Re: [v1 2/2] device-dax: "Hotremove" persistent memory that is used like normal RAM

From: Dan Williams
Date: Sat Apr 20 2019 - 17:02:26 EST


On Sat, Apr 20, 2019 at 10:02 AM Pavel Tatashin
<pasha.tatashin@xxxxxxxxxx> wrote:
>
> > > Thank you for looking at this. Are you saying, that if drv.remove()
> > > returns a failure it is simply ignored, and unbind proceeds?
> >
> > Yeah, that's the problem. I've looked at making unbind able to fail,
> > but that can lead to general bad behavior in device-drivers. I.e. why
> > spend time unwinding allocated resources when the driver can simply
> > fail unbind? About the best a driver can do is make unbind wait on
> > some event, but any return results in device-unbind.
>
> Hm, just tested, and it is indeed so.
>
> I see the following options:
>
> 1. Move hot remove code to some other interface, that can fail. Not
> sure what that would be, but outside of unbind/remove_id. Any
> suggestion?
> 2. Option two is don't attept to offline memory in unbind. Do
> hot-remove memory in unbind if every section is already offlined.
> Basically, do a walk through memblocks, and if every section is
> offlined, also do the cleanup.

I think something like option-2 could work just as long as the user is
ok with failure and prepared to handle it.

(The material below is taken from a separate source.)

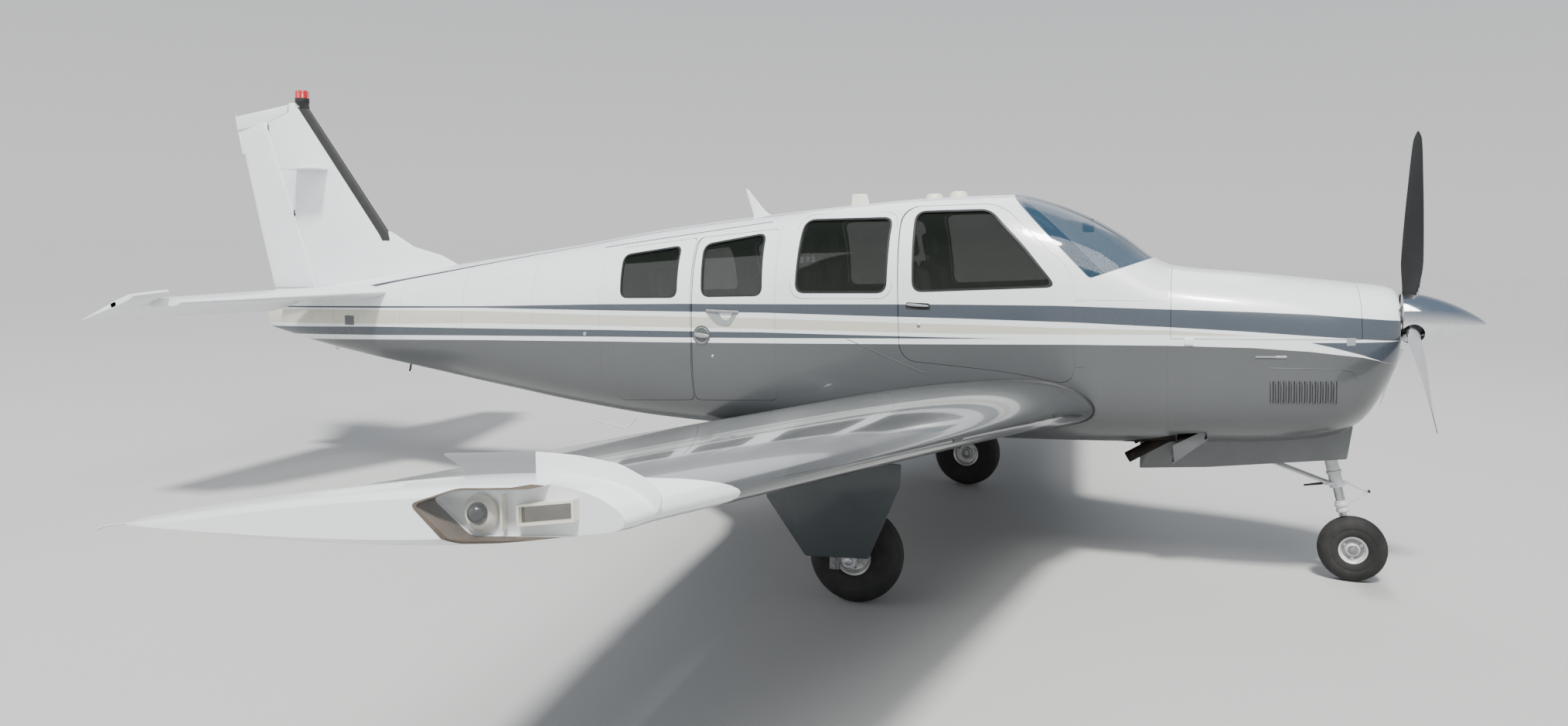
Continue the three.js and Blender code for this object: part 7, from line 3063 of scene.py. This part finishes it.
@dataclass
class FinFittings:
    """The fin's rubber boot, aerials, hinge brackets, fixed tab and wick."""

    tail: Tail
    reach: float = 76.0
    proud: float = 1.6
    feet: tuple = (
        (2812, -4636, 30, 10), (2830, -4642, 38, 18), (2850, -4656, 44, 30), (2866, -4665, 50, 44),
        (2871.8, -4667, 52, 50),
    )
    aerial: tuple = ((-4424, 20), (-4712, 20), (-4704, 206), (-4682, 238), (-4446, 238), (-4430, 214))
    brackets: tuple = ((-4973.5, 2704), (-4746, 2056))
    tab: tuple = ((-5292, 2790), (-5306, 2790), (-5246, 2512), (-5214, 2512))
    wick: tuple = ((-5285, 0, 2790), (-5302, 0, 2812), (-5313, 0, 2834))

    def boot(self) -> None:
        """The black rubber along the fin's leading edge, and the foot of the beacon."""
        rows = []
        for z in [*np.linspace(1838, 2826, 21), 2838]:
            nose, _, tail, thick = self.tail.fin_row(float(z))
            chord = nose - tail
            ring = []
            for k in range(-12, 13):
                share = (abs(k) / 12) ** 1.6
                back = self.reach * share
                half = self.tail.foil.half(back / chord, thick / chord) * chord + self.proud
                ring.append((nose + self.proud - back, math.copysign(half, k) if k else 0.0, float(z)))
            rows.append(ring)
        paint = self.tail.paints["boot"]
        Bench.done(Bench.skin("fin_boot", np.array(rows)), paint, slot="dark_plastic", angle=40)
        rows = []
        for z, x, along, across in self.feet:
            angles = [2 * math.pi * k / 32 for k in range(32)]
            rows.append([(x + along * math.cos(a), across * math.sin(a), z) for a in angles])
        Bench.done(Bench.skin("beacon_foot", np.array(rows)), paint, slot="dark_plastic", angle=50)

    def aerials(self) -> None:
        """The flat aerial on each side of the fin."""
        blade = Bench.bevel(Bench.prism("blade", rounded(list(self.aerial), 12), "z", 2364, 2372), 3, 2)
        Bench.pair(blade, "fin_aerial_{}", self.tail.paints["white"])

    def build(self) -> None:
        """Builds the boot, the aerials, the hinge brackets, the tab and the wick."""
        self.boot()
        self.aerials()
        for i, (x, z) in enumerate(self.brackets):
            nose, _, tail, thick = self.tail.fin_row(float(z))
            chord = nose - tail
            half = self.tail.foil.half((nose - x) / chord, thick / chord) * chord
            mark = Bench.block("mark", (x - 6, half - 4, z - 22), (x + 6, half + 2.5, z + 22), 3)
            Bench.pair(mark, "fin_bracket_{}" + f"_{i + 1}", self.tail.paints["boot"])
        plate = Bench.bevel(Bench.prism("rudder_tab", list(self.tab), "y", -2.2, 2.2), 0.8, 2)
        Bench.done(plate, self.tail.paints["tail"], body="rudder")
        wick = Bench.pipe("rudder_wick", list(self.wick), 2.2, False, 2)
        Bench.done(wick, self.tail.paints["leg"], body="rudder")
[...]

It's already the case that
the request_region() in kmem permanently prevents the memory range
from being reused by any other driver. So if the hot-unplug fails it
could skip the corresponding release_region() and effectively it's the
same as what we have now in terms of reuse protection. In your flow if
the memory remove failed then the conversion attempt from devdax to
raw mode would also fail and presumably you could fall back to doing a
full reboot / rebuild of the application state?